Up until the day of her death July 12, just short of her 90th birthday, Rose Etta Kahn Sampson attended chamber music concerts, services and current events discussions at San Francisco's Congregation Emanu-El.
She went to dinner parties with her children. She went shopping and to the theater.
"All this activity was in spite of the fact that she was blind in one eye, had two broken Achilles tendons and hearing aids in both ears," says her son, John F. Sampson.
Rose Etta Kahn Sampson, in short, was not one to let life pass her by.
Well into her 80s, the daughter of prominent Oakland Jewish communal leaders Frederick and Helen Kahn still served as president of the Kahn Foundation, established by Sampson's mother upon her father's death in 1928. The Kahn Foundation endowed the Oakland Museum's Kahn Collection, the institution's first collection of 19th-century California art.
A supporter of numerous organizations, Sampson also continued a lifetime of volunteer work as an octogenarian. She staffed the front desk and visited with patients at San Francisco's Mount Zion Hospital, where her late husband, cardiologist Dr. John J. Sampson, had once been chief of staff and where she died of a lung embolism earlier this month.

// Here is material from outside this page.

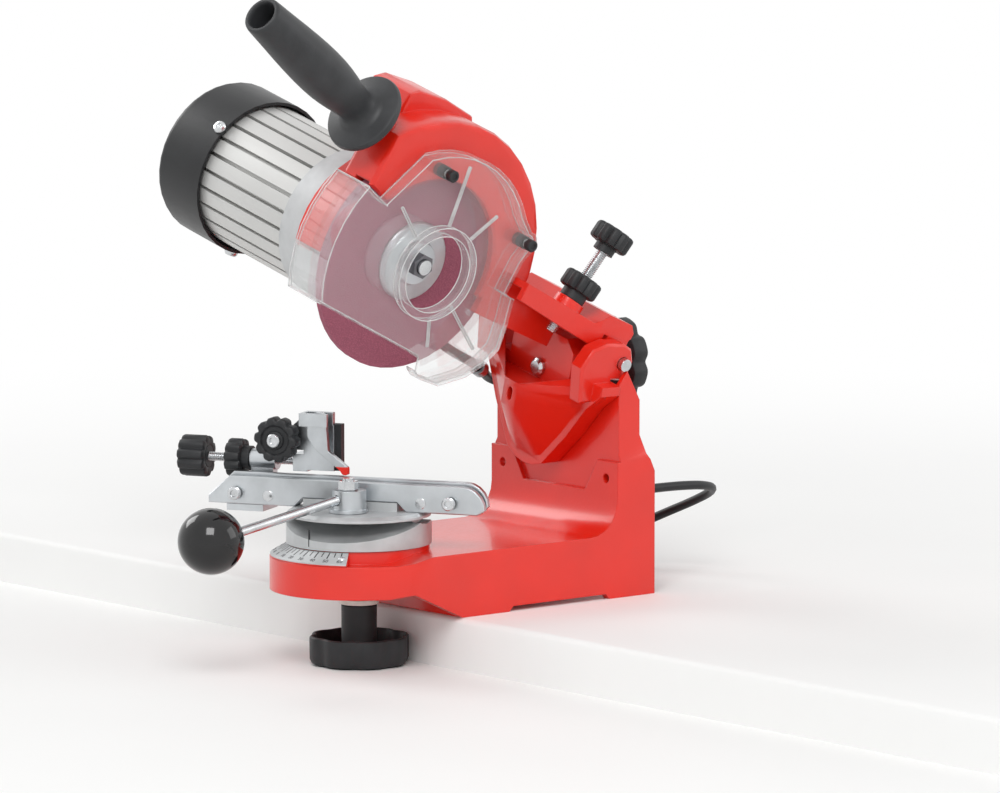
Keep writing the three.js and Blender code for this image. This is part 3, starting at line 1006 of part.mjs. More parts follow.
function wheelGuard() {
  const g = guard;
  const tray = cut(
    slab('y', guardOutline(0), g.face, g.rim, 0.8),
    slab('y', guardOutline(g.wall), g.face + g.wall, g.rim + overrun),
  );
  const skirt = slab('y', ringSector(g.skirtRadius - g.wall, g.skirtRadius, g.skirtFrom, g.skirtTo, 9),
    g.face + g.wall, g.skirtBack);
  const ring = sleeve('y', g.ringOuter, g.ringInner, g.ringFront, g.face + g.wall, largeSides);
  const pads = g.bosses.map((place) => ringPlace(drum('y', g.spacerRadius + 2, g.face, g.face + g.wall), place));
  const ribs = g.ribs.map(([angle, length]) => box(
    g.ringOuter - g.wall, g.ringOuter + length, g.face - g.ribHeight, g.face + g.ribHeight, -g.ribHalf, g.ribHalf,
  ).rotateY(-angle * degree));
  return cut(
    join(tray, skirt, ring, ...pads, ...ribs),
    drum('y', g.ringInner, g.face - overrun, g.rim + overrun, largeSides),
    ...g.bosses.map((place) => ringPlace(drum('y', g.screwRadius + gap, g.face - overrun, g.rim + overrun, smallSides), place)),
  );
}
piece(wheelFrame, 'wheel_guard', clearPlastic, wheelGuard());
guard.bosses.forEach((place, i) => {
  const g = guard;
  piece(wheelFrame, `guard_screw_${i + 1}`, blackPlastic, ringPlace(revolve('y', [
    [0, g.face - gap - g.screwHead], [g.screwHeadRadius, g.face - gap - g.screwHead],
    [g.screwHeadRadius, g.face - gap], [g.screwRadius, g.face - gap], [g.screwRadius, g.face + g.wall + gap],
    [g.spacerRadius, g.face + g.wall + gap], [g.spacerRadius, housing.front - gap],
    [g.screwRadius, housing.front - gap], [g.screwRadius, housing.front + housing.wall],
    [0, housing.front + housing.wall],
  ], smallSides), place));
});

// Handle
piece(wheelFrame, 'handle_grip', blackPlastic, onHandleAxis(revolve('z', [
  [0, 0], [handle.neckRadius, 0], [handle.discRadius - 1, 0], [handle.discRadius, handle.discThickness / 3],
  [handle.discRadius - 1, handle.discThickness], [handle.neckRadius + 3, handle.discThickness + 1],
  [handle.neckRadius, handle.discThickness * 2], [(handle.neckRadius + handle.bulgeRadius) / 2, handle.length * 0.24],
  [handle.bulgeRadius, handle.length * 0.45], [handle.bulgeRadius * 0.97, handle.length * 0.62],
  [handle.tipRadius + 1, handle.length * 0.88], [handle.tipRadius, handle.length - 1.5],
  [handle.tipRadius - 1.2, handle.length], [handle.boreRadius + 0.6, handle.length],
  [handle.boreRadius, handle.length - handle.boreDepth], [0, handle.length - handle.boreDepth],
], mediumSides)));

// Depth screw with its knob and lock wheel
const d = depth;
piece(wheelFrame, 'depth_screw', steel, onDepthAxis(drum('z', d.screwRadius, 0, d.length)));
piece(wheelFrame, 'depth_lock_wheel', blackPlastic, cut(
  join(
    onDepthAxis(drum('z', d.collarRadius, d.bossTo + gap, d.bossTo + gap + d.collarLength + overrun)),
    onDepthAxis(lobed('z', d.wheelRadius, 1.6, 10, d.bossTo + d.collarLength, d.bossTo + d.collarLength + d.wheelHeight, 1.2)),
  ),
  onDepthAxis(drum('z', d.screwRadius + gap, 0, d.length)),
));
piece(wheelFrame, 'depth_knob', blackPlastic, cut(
  join(
    onDepthAxis(drum('z', d.knobHubRadius, d.knobFrom, d.knobFrom + d.knobHubHeight + overrun)),
    onDepthAxis(lobed('z', d.knobRadius, 1.6, 10, d.knobFrom + d.knobHubHeight,
      d.knobFrom + d.knobHubHeight + d.knobHeight, 1.5)),
  ),
  onDepthAxis(drum('z', d.screwRadius + gap, d.knobFrom - overrun, d.length + gap)),
));

// Terminal box in the corner behind the column's front wall
const terminalLeft = base.wall - base.halfWidth + terminal.wallGap;
const terminalMiddle = terminalLeft + terminal.width / 2;
const terminalFront = column.wallFront + column.wallThickness + gap;
const terminalBack = terminalFront + terminal.depth;
const terminalTop = terminal.bottom + terminal.height;
piece(machine, 'terminal_box', blackPlastic, box(terminalFront, terminalBack, terminalLeft,
  terminalLeft + terminal.width, terminal.bottom, terminalTop));

// Motor lead: gland on the end bell, clip on the bracket, end at the terminal box
const glandOut = new THREE.Vector3(Math.cos(motor.glandAngle * degree), 0, Math.sin(motor.glandAngle * degree));
machine.updateMatrixWorld(true);
const intoMachine = machine.matrixWorld.clone().invert();
const headPoint = (reach) => wheelFrame.localToWorld(
  glandOut.clone().multiplyScalar(reach).add(new THREE.Vector3(0, motor.glandY, 0))).applyMatrix4(intoMachine).toArray();
const glandEnd = motor.bellRadius + motor.glandLength;
const leadPath = new THREE.CatmullRomCurve3([
  headPoint(glandEnd + gap), headPoint(glandEnd + gap + 3 * lead.radius), ...lead.route,
  [(terminalFront + terminalBack) / 2, terminalMiddle, terminalTop + gap],
].map((point) => new THREE.Vector3(...point)), false, 'centripetal');
piece(machine, 'motor_lead', cordRubber, tube(leadPath, lead));

// Mains cord: strain relief, free run, coil and plug
const reliefStart = terminalBack + gap;
const reliefEnd = reliefStart + relief.length;
const reliefHeight = terminal.bottom + relief.rise;
piece(machine, 'cord_strain_relief', blackPlastic, revolve('x', [
  [0, reliefStart], [relief.radius, reliefStart], [relief.radius, terminalBack + relief.length / 4],
  [relief.tip, reliefEnd], [0, reliefEnd],
]).translate(0, terminalMiddle, reliefHeight));
const coilOuter = coil.innerRadius + coil.pitch * coil.turnsPerLayer;
const coilStart = new THREE.Vector3(coil.x + coilOuter, coil.y, cord.radius);
const cordPath = new THREE.CatmullRomCurve3([
  new THREE.Vector3(reliefEnd + gap, terminalMiddle, reliefHeight),
  ...cord.route.map((point) => new THREE.Vector3(...point)),
  new THREE.Vector3(coilStart.x, coilStart.y - 2 * cord.radius - gap, coilStart.z),
], false, 'centripetal');
piece(machine, 'mains_cord', cordRubber, tube(cordPath, cord));

// Coil: in on the floor, up, out on the first layer, then a straight tail to the plug
function windCoil() {
  const layerSteps = coil.turnsPerLayer * coil.stepsPerTurn;
  const climbSteps = coil.stepsPerTurn / 2;
  const total = 2 * layerSteps;
  const points = [coilStart.clone().setY(coilStart.y - 2 * cord.radius)];
  for (let i = 0; i <= total; i += 1) {
    const angle = (2 * Math.PI * i) / coil.stepsPerTurn;
    const inward = Math.min(i, total - i) / coil.stepsPerTurn;
    const climb = Math.min(Math.max((i - layerSteps + climbSteps / 2) / climbSteps, 0), 1);
    const radius = coilOuter - coil.pitch * inward;
    points.push(new THREE.Vector3(
      coil.x + radius * Math.cos(angle), coil.y + radius * Math.sin(angle), coilStart.z + coil.layerRise * climb,
    ));
  }
  const last = points[points.length - 1];
  points.push(last.clone().setX(last.x - coil.tail / 2), last.clone().setX(last.x - coil.tail));
  return points;
}
const coilTurns = windCoil();

// Least gap between turns, measured on the path's points a turn or more apart
function leastGap(points, skip) {
  let least = Infinity;
  for (let i = 0; i < points.length; i += 1) {
    for (let k = i + skip; k < points.length; k += 1) least = Math.min(least, points[i].distanceTo(points[k]));
  }
  return least - 2 * cord.radius;
}
console.log(`least gap between cord turns: ${leastGap(coilTurns, coil.stepsPerTurn / 2).toFixed(2)} mm`);
piece(machine, 'mains_cord_coil', cordRubber, wire(coilTurns, cord.radius, coil.sides));
const coilExit = coilTurns[coilTurns.length - 1];
const plugStart = coilExit.x - gap;
const plugFace = plugStart - plug.length;
piece(machine, 'mains_plug', blackPlastic, join(
  slab('x', [
    [-plug.width / 2, -plug.height / 2 + plug.edge], [-plug.width / 2 + plug.edge, -plug.height / 2],
    [plug.width / 2 - plug.edge, -plug.height / 2], [plug.width / 2, -plug.height / 2 + plug.edge],
    [plug.width / 2, plug.height / 2 - plug.edge], [plug.width / 2 - plug.edge, plug.height / 2],
    [-plug.width / 2 + plug.edge, plug.height / 2], [-plug.width / 2, plug.height / 2 - plug.edge],
  ], plugFace, plugStart, plug.edge / 2),
  ...[-1, 1].map((side) => drum('x', plug.pinRadius, plugFace - plug.pinLength, plugFace + overrun, smallSides)
    .translate(0, (side * plug.pinSpacing) / 2, 0)),
).translate(0, coilExit.y, coilExit.z));

// Clip that holds the motor lead under the bracket's far wing
const clipShare = lead.clipAt / (leadPath.points.length - 1);
const clipPoint = leadPath.getPoint(clipShare);
const clipTurn = new THREE.Quaternion().setFromUnitVectors(axisX, leadPath.getTangent(clipShare));
const clipPlace = new THREE.Matrix4().compose(clipPoint, clipTurn, new THREE.Vector3(1, 1, 1))
  .premultiply(machine.matrixWorld).premultiply(bracketFrame.matrixWorld.clone().invert());
piece(bracketFrame, 'lead_clip', zinc, sleeve('x', clip.outer, clip.inner, -clip.width / 2, clip.width / 2)
  .applyMatrix4(clipPlace));

export default machine;
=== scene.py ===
"""Looks of an electric chainsaw sharpener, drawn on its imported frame: an add-on that is run as a script."""
import json
from math import atan, ceil, copysign, cos, pi, radians, sin, sqrt

import bmesh
import bpy
from bpy.props import FloatProperty, FloatVectorProperty, PointerProperty
from mathutils import Matrix, Vector


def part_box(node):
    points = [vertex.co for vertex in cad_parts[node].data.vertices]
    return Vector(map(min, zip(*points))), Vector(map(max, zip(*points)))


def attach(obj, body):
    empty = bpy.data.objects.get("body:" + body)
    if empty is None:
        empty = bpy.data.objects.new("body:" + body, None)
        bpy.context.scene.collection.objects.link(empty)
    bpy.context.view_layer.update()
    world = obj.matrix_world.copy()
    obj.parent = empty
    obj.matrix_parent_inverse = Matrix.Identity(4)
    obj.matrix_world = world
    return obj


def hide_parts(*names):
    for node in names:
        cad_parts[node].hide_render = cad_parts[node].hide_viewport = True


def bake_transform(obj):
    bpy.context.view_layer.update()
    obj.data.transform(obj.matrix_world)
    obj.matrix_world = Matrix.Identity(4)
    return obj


bl_info = {
    "name": "Chainsaw Sharpener Looks",
    "version": (1, 0, 0),
    "blender": (4, 5, 0),
    "location": "View3D > Sidebar > Sharpener",
    "description": "Finishes and fine pieces for a bench chainsaw sharpener",
    "category": "Object",
}

MM = 0.001
UP = Vector((0, 0, 1))
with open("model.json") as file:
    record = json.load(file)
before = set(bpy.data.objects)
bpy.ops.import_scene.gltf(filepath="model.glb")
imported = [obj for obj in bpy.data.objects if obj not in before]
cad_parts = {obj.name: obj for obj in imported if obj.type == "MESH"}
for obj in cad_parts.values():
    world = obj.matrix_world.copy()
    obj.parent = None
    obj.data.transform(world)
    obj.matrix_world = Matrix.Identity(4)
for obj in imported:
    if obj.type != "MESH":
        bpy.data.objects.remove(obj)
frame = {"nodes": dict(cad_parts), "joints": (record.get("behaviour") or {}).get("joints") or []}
nodes = frame["nodes"]
joints = {joint["name"]: joint for joint in frame["joints"]}
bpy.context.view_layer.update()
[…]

And she spent one morning a week being "Grandma RoRo" to toddlers at a nursery school.
"She was an extremely generous person," her son says. "Everybody said about my mother that she was such a grand lady. She had an elegance and a presence about her."
As a girl, she carried the key at the dedication of Oakland's Temple Sinai, of which her father was a founding member and president. The founder of Kahn Brothers Department Store, he was the first president of the Jewish Welfare Federation of the East Bay.
Sampson carried her parents' dedication to Judaism into her own home. "We grew up with a very good feeling about being Jewish," her son says.
A Phi Beta Kappa graduate of U.C. Berkeley, Sampson was also an award-winning weaver. She wove much of the furniture upholstery for her home in San Francisco's Seacliff District and also created a needlepoint pillow cushion for the city's historic Haas-Lilienthal House.
A memorial service for Sampson will be held at 11 a.m. Monday, Aug. 4 at Congregation Emanu-El, 2 Lake St., San Francisco.
Sampson is survived by son John F. Sampson of San Francisco, daughter Deborah Green of Seattle and daughter Janet Reider and her husband Dr. Arthur Reider of Newton, Mass..
She is also survived by grandchildren Caleb Green; Dr. Jacob, Suzanne and Matthew Reider; John F. Sampson Jr.; and Juliet and Jennifer Sampson. Her great-grandchildren are Molly and Sampson Reider and Charlotte Reider-Smith. She also leaves behind many nieces, nephews, cousins and friends.
The family asks that contributions be sent to the Cantor Rinder Music Fund at Congregation Emanu-El, P.O. Box 591510, S.F., CA 94159 or the San Francisco Conservatory of Music, 1201 Ortega St., S.F., CA 94122.